• _WRITTEN TASK_: Write out every entry exactly as it appears.

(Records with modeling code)

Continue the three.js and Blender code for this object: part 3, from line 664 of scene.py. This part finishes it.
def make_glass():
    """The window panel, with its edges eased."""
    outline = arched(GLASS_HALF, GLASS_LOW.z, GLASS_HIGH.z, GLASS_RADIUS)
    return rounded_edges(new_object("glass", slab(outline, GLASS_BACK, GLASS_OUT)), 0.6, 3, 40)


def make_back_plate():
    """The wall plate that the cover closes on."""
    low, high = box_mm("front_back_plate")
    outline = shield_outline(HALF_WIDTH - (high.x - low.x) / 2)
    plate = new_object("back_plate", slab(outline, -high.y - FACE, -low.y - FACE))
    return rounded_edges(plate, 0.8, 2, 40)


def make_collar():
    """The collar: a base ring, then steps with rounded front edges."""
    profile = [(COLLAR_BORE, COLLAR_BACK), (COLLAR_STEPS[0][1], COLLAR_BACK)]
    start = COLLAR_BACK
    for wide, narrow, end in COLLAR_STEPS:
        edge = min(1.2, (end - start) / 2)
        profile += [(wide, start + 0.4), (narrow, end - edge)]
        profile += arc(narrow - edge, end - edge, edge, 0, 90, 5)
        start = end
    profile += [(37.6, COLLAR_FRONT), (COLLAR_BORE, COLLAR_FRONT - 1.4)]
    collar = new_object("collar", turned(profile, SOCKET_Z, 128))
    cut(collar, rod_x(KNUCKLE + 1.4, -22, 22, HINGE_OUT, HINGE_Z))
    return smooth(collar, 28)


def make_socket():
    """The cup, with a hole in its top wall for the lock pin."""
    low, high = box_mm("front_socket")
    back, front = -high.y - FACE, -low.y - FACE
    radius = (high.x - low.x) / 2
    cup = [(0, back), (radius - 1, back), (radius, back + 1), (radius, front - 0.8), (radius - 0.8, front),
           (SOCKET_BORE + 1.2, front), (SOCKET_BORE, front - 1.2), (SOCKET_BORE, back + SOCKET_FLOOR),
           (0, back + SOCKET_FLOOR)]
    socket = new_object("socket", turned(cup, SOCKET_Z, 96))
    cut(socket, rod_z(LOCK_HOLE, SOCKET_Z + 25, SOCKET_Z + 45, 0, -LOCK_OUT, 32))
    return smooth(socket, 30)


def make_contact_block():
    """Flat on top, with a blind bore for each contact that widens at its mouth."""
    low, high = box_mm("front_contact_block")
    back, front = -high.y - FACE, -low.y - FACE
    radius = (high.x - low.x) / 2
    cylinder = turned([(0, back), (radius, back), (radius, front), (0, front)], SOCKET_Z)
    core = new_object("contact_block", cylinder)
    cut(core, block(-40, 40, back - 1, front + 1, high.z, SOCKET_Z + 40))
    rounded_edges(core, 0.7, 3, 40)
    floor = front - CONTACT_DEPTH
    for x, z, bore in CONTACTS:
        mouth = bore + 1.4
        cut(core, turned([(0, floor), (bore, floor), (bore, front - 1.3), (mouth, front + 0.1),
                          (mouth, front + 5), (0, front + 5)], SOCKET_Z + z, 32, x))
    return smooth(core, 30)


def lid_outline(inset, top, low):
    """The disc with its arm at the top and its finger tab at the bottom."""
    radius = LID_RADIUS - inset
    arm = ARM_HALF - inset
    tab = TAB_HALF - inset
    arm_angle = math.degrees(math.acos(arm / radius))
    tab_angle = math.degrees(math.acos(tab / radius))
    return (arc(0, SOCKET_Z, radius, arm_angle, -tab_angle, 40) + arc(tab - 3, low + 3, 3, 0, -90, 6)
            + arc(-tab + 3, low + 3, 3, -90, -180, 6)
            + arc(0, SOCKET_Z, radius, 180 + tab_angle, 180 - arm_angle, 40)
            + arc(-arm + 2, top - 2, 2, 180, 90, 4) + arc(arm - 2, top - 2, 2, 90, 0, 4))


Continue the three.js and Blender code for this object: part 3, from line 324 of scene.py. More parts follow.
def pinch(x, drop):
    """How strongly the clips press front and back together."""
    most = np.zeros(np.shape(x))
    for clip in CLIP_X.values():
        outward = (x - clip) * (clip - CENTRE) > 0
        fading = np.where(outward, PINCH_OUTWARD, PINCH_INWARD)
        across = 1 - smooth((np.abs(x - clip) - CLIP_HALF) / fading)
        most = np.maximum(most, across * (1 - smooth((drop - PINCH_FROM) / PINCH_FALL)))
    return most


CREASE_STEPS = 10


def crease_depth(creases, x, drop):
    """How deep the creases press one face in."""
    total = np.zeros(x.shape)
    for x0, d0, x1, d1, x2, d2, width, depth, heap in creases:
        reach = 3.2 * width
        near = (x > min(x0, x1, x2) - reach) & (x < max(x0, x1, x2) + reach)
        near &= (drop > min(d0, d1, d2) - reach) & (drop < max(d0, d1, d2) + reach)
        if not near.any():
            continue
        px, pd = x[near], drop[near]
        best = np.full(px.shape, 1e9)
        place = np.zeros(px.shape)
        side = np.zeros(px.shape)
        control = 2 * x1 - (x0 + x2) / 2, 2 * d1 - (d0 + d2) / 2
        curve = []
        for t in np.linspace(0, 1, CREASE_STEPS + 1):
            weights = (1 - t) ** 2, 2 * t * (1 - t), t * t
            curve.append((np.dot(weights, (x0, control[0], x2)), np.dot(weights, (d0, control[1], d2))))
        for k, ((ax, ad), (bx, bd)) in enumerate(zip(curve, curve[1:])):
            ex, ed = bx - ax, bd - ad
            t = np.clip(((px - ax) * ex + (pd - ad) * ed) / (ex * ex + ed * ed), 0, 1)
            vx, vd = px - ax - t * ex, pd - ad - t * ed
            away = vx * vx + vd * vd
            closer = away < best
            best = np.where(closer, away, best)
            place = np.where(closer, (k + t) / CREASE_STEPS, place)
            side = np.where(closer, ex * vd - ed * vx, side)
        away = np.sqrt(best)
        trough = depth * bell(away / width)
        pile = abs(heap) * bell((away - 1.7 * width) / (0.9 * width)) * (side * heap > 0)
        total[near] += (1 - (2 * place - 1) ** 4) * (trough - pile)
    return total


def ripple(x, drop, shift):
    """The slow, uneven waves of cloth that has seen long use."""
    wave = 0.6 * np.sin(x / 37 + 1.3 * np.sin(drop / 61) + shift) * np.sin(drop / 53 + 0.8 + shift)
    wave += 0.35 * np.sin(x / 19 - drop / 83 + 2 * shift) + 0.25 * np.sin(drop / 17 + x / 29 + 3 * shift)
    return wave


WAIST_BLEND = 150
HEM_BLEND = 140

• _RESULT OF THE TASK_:
Continue the three.js and Blender code for this object: part 3, from line 664 of scene.py. This part finishes it.
def make_glass():
    """The window panel, with its edges eased."""
    outline = arched(GLASS_HALF, GLASS_LOW.z, GLASS_HIGH.z, GLASS_RADIUS)
    return rounded_edges(new_object("glass", slab(outline, GLASS_BACK, GLASS_OUT)), 0.6, 3, 40)


def make_back_plate():
    """The wall plate that the cover closes on."""
    low, high = box_mm("front_back_plate")
    outline = shield_outline(HALF_WIDTH - (high.x - low.x) / 2)
    plate = new_object("back_plate", slab(outline, -high.y - FACE, -low.y - FACE))
    return rounded_edges(plate, 0.8, 2, 40)


def make_collar():
    """The collar: a base ring, then steps with rounded front edges."""
    profile = [(COLLAR_BORE, COLLAR_BACK), (COLLAR_STEPS[0][1], COLLAR_BACK)]
    start = COLLAR_BACK
    for wide, narrow, end in COLLAR_STEPS:
        edge = min(1.2, (end - start) / 2)
        profile += [(wide, start + 0.4), (narrow, end - edge)]
        profile += arc(narrow - edge, end - edge, edge, 0, 90, 5)
        start = end
    profile += [(37.6, COLLAR_FRONT), (COLLAR_BORE, COLLAR_FRONT - 1.4)]
    collar = new_object("collar", turned(profile, SOCKET_Z, 128))
    cut(collar, rod_x(KNUCKLE + 1.4, -22, 22, HINGE_OUT, HINGE_Z))
    return smooth(collar, 28)


def make_socket():
    """The cup, with a hole in its top wall for the lock pin."""
    low, high = box_mm("front_socket")
    back, front = -high.y - FACE, -low.y - FACE
    radius = (high.x - low.x) / 2
    cup = [(0, back), (radius - 1, back), (radius, back + 1), (radius, front - 0.8), (radius - 0.8, front),
           (SOCKET_BORE + 1.2, front), (SOCKET_BORE, front - 1.2), (SOCKET_BORE, back + SOCKET_FLOOR),
           (0, back + SOCKET_FLOOR)]
    socket = new_object("socket", turned(cup, SOCKET_Z, 96))
    cut(socket, rod_z(LOCK_HOLE, SOCKET_Z + 25, SOCKET_Z + 45, 0, -LOCK_OUT, 32))
    return smooth(socket, 30)


def make_contact_block():
    """Flat on top, with a blind bore for each contact that widens at its mouth."""
    low, high = box_mm("front_contact_block")
    back, front = -high.y - FACE, -low.y - FACE
    radius = (high.x - low.x) / 2
    cylinder = turned([(0, back), (radius, back), (radius, front), (0, front)], SOCKET_Z)
    core = new_object("contact_block", cylinder)
    cut(core, block(-40, 40, back - 1, front + 1, high.z, SOCKET_Z + 40))
    rounded_edges(core, 0.7, 3, 40)
    floor = front - CONTACT_DEPTH
    for x, z, bore in CONTACTS:
        mouth = bore + 1.4
        cut(core, turned([(0, floor), (bore, floor), (bore, front - 1.3), (mouth, front + 0.1),
                          (mouth, front + 5), (0, front + 5)], SOCKET_Z + z, 32, x))
    return smooth(core, 30)


def lid_outline(inset, top, low):
    """The disc with its arm at the top and its finger tab at the bottom."""
    radius = LID_RADIUS - inset
    arm = ARM_HALF - inset
    tab = TAB_HALF - inset
    arm_angle = math.degrees(math.acos(arm / radius))
    tab_angle = math.degrees(math.acos(tab / radius))
    return (arc(0, SOCKET_Z, radius, arm_angle, -tab_angle, 40) + arc(tab - 3, low + 3, 3, 0, -90, 6)
            + arc(-tab + 3, low + 3, 3, -90, -180, 6)
            + arc(0, SOCKET_Z, radius, 180 + tab_angle, 180 - arm_angle, 40)
            + arc(-arm + 2, top - 2, 2, 180, 90, 4) + arc(arm - 2, top - 2, 2, 90, 0, 4))


Continue the three.js and Blender code for this object: part 3, from line 324 of scene.py. More parts follow.
def pinch(x, drop):
    """How strongly the clips press front and back together."""
    most = np.zeros(np.shape(x))
    for clip in CLIP_X.values():
        outward = (x - clip) * (clip - CENTRE) > 0
        fading = np.where(outward, PINCH_OUTWARD, PINCH_INWARD)
        across = 1 - smooth((np.abs(x - clip) - CLIP_HALF) / fading)
        most = np.maximum(most, across * (1 - smooth((drop - PINCH_FROM) / PINCH_FALL)))
    return most


CREASE_STEPS = 10


def crease_depth(creases, x, drop):
    """How deep the creases press one face in."""
    total = np.zeros(x.shape)
    for x0, d0, x1, d1, x2, d2, width, depth, heap in creases:
        reach = 3.2 * width
        near = (x > min(x0, x1, x2) - reach) & (x < max(x0, x1, x2) + reach)
        near &= (drop > min(d0, d1, d2) - reach) & (drop < max(d0, d1, d2) + reach)
        if not near.any():
            continue
        px, pd = x[near], drop[near]
        best = np.full(px.shape, 1e9)
        place = np.zeros(px.shape)
        side = np.zeros(px.shape)
        control = 2 * x1 - (x0 + x2) / 2, 2 * d1 - (d0 + d2) / 2
        curve = []
        for t in np.linspace(0, 1, CREASE_STEPS + 1):
            weights = (1 - t) ** 2, 2 * t * (1 - t), t * t
            curve.append((np.dot(weights, (x0, control[0], x2)), np.dot(weights, (d0, control[1], d2))))
        for k, ((ax, ad), (bx, bd)) in enumerate(zip(curve, curve[1:])):
            ex, ed = bx - ax, bd - ad
            t = np.clip(((px - ax) * ex + (pd - ad) * ed) / (ex * ex + ed * ed), 0, 1)
            vx, vd = px - ax - t * ex, pd - ad - t * ed
            away = vx * vx + vd * vd
            closer = away < best
            best = np.where(closer, away, best)
            place = np.where(closer, (k + t) / CREASE_STEPS, place)
            side = np.where(closer, ex * vd - ed * vx, side)
        away = np.sqrt(best)
        trough = depth * bell(away / width)
        pile = abs(heap) * bell((away - 1.7 * width) / (0.9 * width)) * (side * heap > 0)
        total[near] += (1 - (2 * place - 1) ** 4) * (trough - pile)
    return total


def ripple(x, drop, shift):
    """The slow, uneven waves of cloth that has seen long use."""
    wave = 0.6 * np.sin(x / 37 + 1.3 * np.sin(drop / 61) + shift) * np.sin(drop / 53 + 0.8 + shift)
    wave += 0.35 * np.sin(x / 19 - drop / 83 + 2 * shift) + 0.25 * np.sin(drop / 17 + x / 29 + 3 * shift)
    return wave


WAIST_BLEND = 150
HEM_BLEND = 140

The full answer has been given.